Thank you very much for your question. As shown on Page 5, for example, as you can see on the left, including home credit, investment totaling approximately ¥200 billion has been decided. At the beginning of fiscal year '22, we did not specify investment into growth. But as the year went by and opportunity arose, we looked at the profitability and capital status to make the required decisions. Therefore, as for the current fiscal year, how much of the internal reserves will be put to growth investments? We do not put a concrete number to as of now. Home credit and Akulaku and DMI finance, for example, these acquisitions were decided in the previous fiscal year with execution of the investments still pending. As for the profit contribution in FY '23, we may expect home credit to contribute to profit partially through KS, which I mentioned earlier. And that will be through customer segments. Operating net income will be increased by ¥110 billion, including higher profit from KS. And within this increase of ¥20 billion, profit contribution from inorganic strategies of KS, such as Home Credit, Capital Nomura Securities and [nonbank] in Vietnam, SHB Finance, may be realized. And regarding share buyback, we said that the decision will be made midpoint of the year as a reference to the timing. The share buyback will be conducted in an agile manner because of its nature. So midyear was just a reference time point for your information.

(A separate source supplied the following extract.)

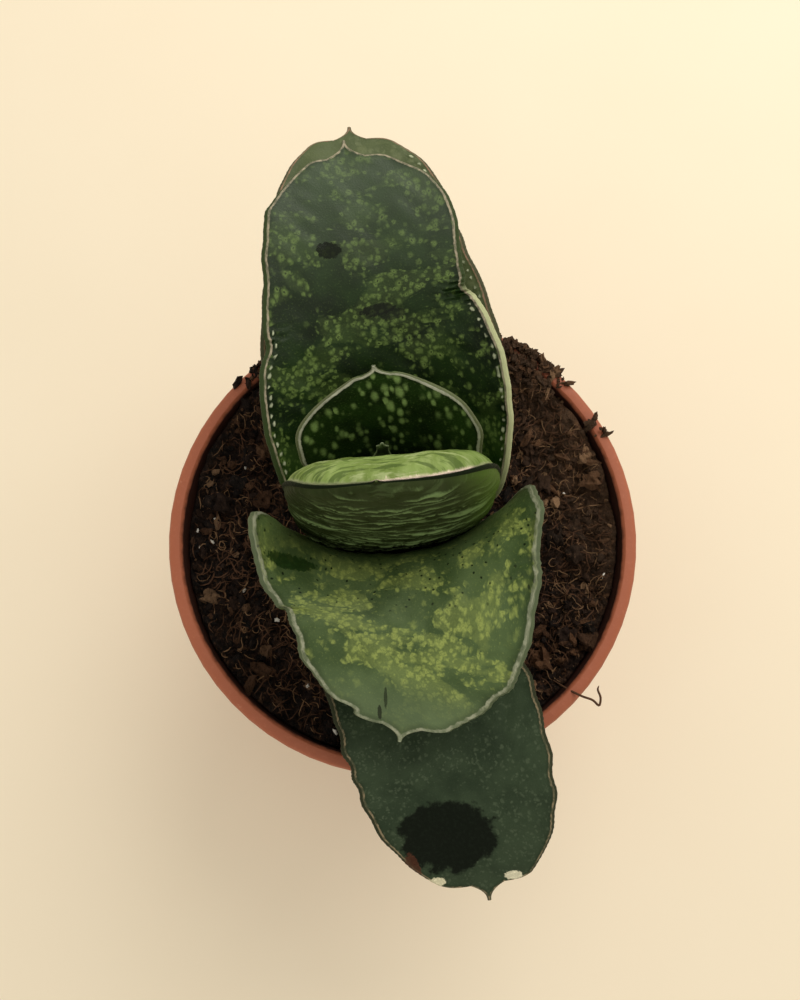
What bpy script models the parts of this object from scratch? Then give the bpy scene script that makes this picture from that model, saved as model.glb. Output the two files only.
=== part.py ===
"""A gasteria with two rows of thick tongue-shaped leaves, in a round plastic pot filled with peat soil.

The object stands on z = 0 with the pot's axis on the Z axis. Metres, +Z up, and the plant's lowest
leaf hangs over the rim toward -Y. The tables are in millimetres and are scaled by MM.
"""

import math
import random
from collections import namedtuple

import bmesh
import bpy
import numpy as np

MM = 0.001
GAP = 0.3

# Pot
RIM_RADIUS = 60.0
RIM_HEIGHT = 95.0
LIP_WIDTH = 3.7
BAND_HEIGHT = 12.5
BASE_RADIUS = 42.0
FLOOR_THICKNESS = 3.6
RECESS_DEPTH = 2.0
RECESS_INNER, RECESS_OUTER = 18.0, 37.0
DRAIN_HOLES = 8
DRAIN_RADIUS = 4.0
DRAIN_CIRCLE = 27.5
POT_SEGMENTS = 64

# Crown and roots
CROWN_TOP = 89.7
CROWN_CENTRE_Y = 4.0
CROWN_SIDES = 32
ROOT_SIDES = 8
ROOT_START = 66.0
ROOT_RADIUS, ROOT_TIP_RADIUS = 2.6, 1.2
# Direction in degrees, reach and depth of each root.
ROOTS = [(20, 26, 34), (105, 22, 40), (190, 27, 30), (285, 30, 38)]

# Soil
SOIL_LEVEL = 86.6
SOIL_RINGS = 15
SOIL_SEGMENTS = 64
SOIL_SLOPE = 0.02
# Broad heaps of the soil's top: x, y, height and the square of the spread.
HEAPS = [(34, 34, 3.0, 330.0), (-36, 26, 1.2, 260.0)]
CLODS = 60
CLOD_REACH = 54.0
CLOD_SEED = 11

# Leaves: the section across a leaf is a lens on a margin of even thickness. A flat leaf keeps the
# share TIP_BODY of its lens at the tip. Columns crowd toward the margins, rows toward the tip.
TIP_BODY = 0.3
CROWDING = 0.55
ROWS_BEFORE_TIP = 14
ROWS_IN_TIP = 12
COLUMNS = 10
# The cross ridges of a leaf run closer together on its right side by this share.
RIDGE_SLANT = 0.15

# The hard point at a leaf's tip: its end, its rows and how sharply the margins sweep in to it.
POINT_END_HALF = 0.15
POINT_END_THICKNESS = 0.6
POINT_STEPS = np.array([0.15, 0.35, 0.6, 1.0])
POINT_SWEEP = 2.4

# A station of a leaf: its share of the length, the point of the middle of the upper face,
# half the width, how far each half wraps round (degrees) and the thickness in the middle.
Station = namedtuple("Station", "u x y z half wrap thick")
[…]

We have a few minutes remaining, so we would like to have Yonehana give you some closing remarks.
Thank you very much for your valuable questions today. Today, I explained our achievements in fiscal year 2022. With continued focus on dialogue with our shareholders and investors, we will pursue financial and capital management aimed at sustainable enhancement of shareholder value. I would like to ask for your continued understanding and support. Thank you very much for your kind attention today.
So with that, we will end this conference. On the company web page, this conference can be seen as an archive. With that, MUFG, the financial results conference will come to a close. Thank you very much for your participation today.